The Environmental Protection Agency has said Ireland is not investing quickly enough to provide the infrastructure needed to treat waste water.
In its latest report, 'Urban Waste Water Treatment in 2017', the EPA said deficiencies exist in many treatment plants and public sewers.
The report found that raw sewage from the equivalent of 88,000 people in 38 towns and villages flows into the environment every day.
Among its other findings, 28 of Ireland's 179 large towns and cities failed to meet adequate standards to prevent pollution and protect public health.
There were some improvements however, including a fall in the number of priority areas, where treatment needs to improve, from 148 to 132.
Discharges of raw sewage from six urban urban areas has also ceased.
Overall the report is warning that waste water poses a threat to the quality of Ireland's rivers, lakes and coastal waters and is putting our health at risk and called on Irish Water to increase investment.

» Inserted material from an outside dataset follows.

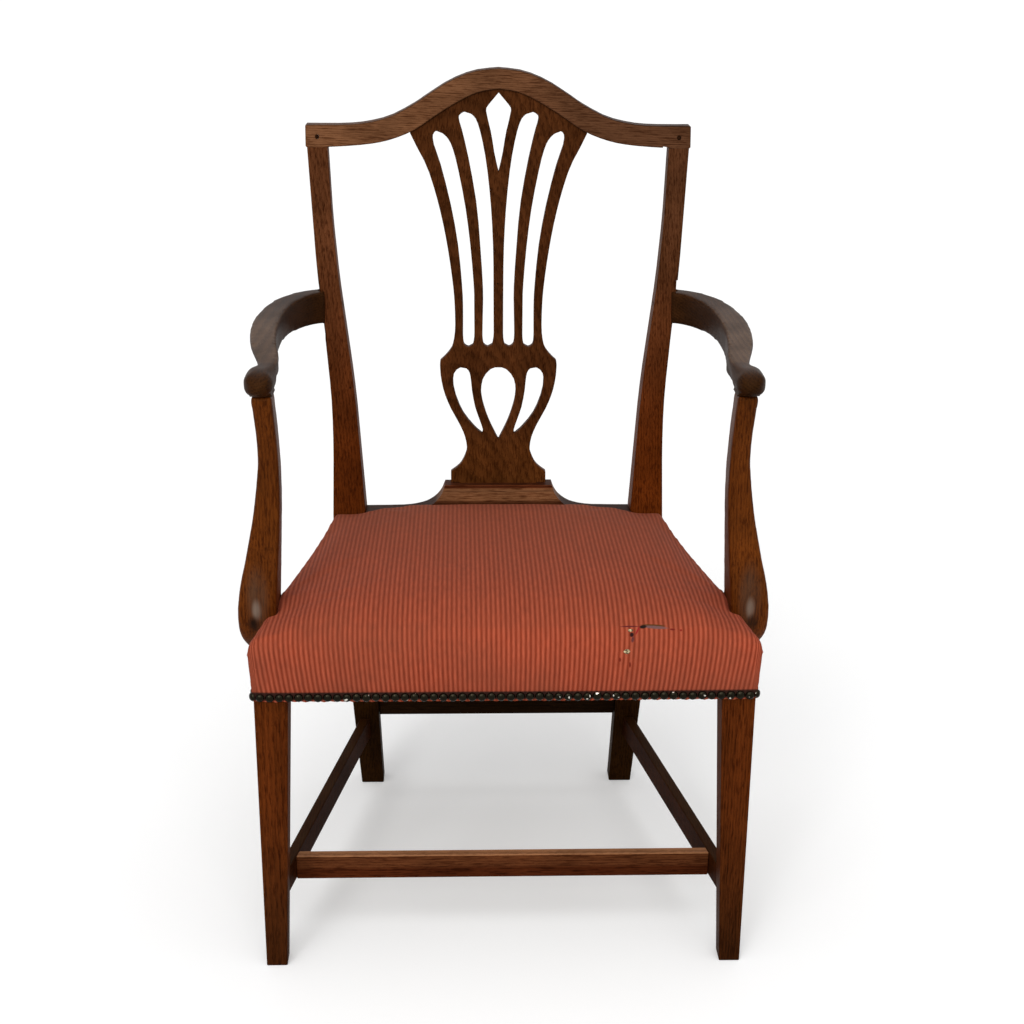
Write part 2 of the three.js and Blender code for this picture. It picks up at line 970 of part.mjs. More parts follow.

Commenting on the report Dr Tom Ryan, Director of the EPA's Office of Environmental Enforcement, said: "Ireland is not addressing the deficiencies in its waste water treatment infrastructure at a fast-enough pace.
"It is unacceptable that, 13 years after the final deadline to comply with treatment standards, there are still 28 large towns and cities discharging inadequately treated sewage that fails to meet these standards. This is putting our health at risk and is having an impact on our rivers, lakes and coastal waters."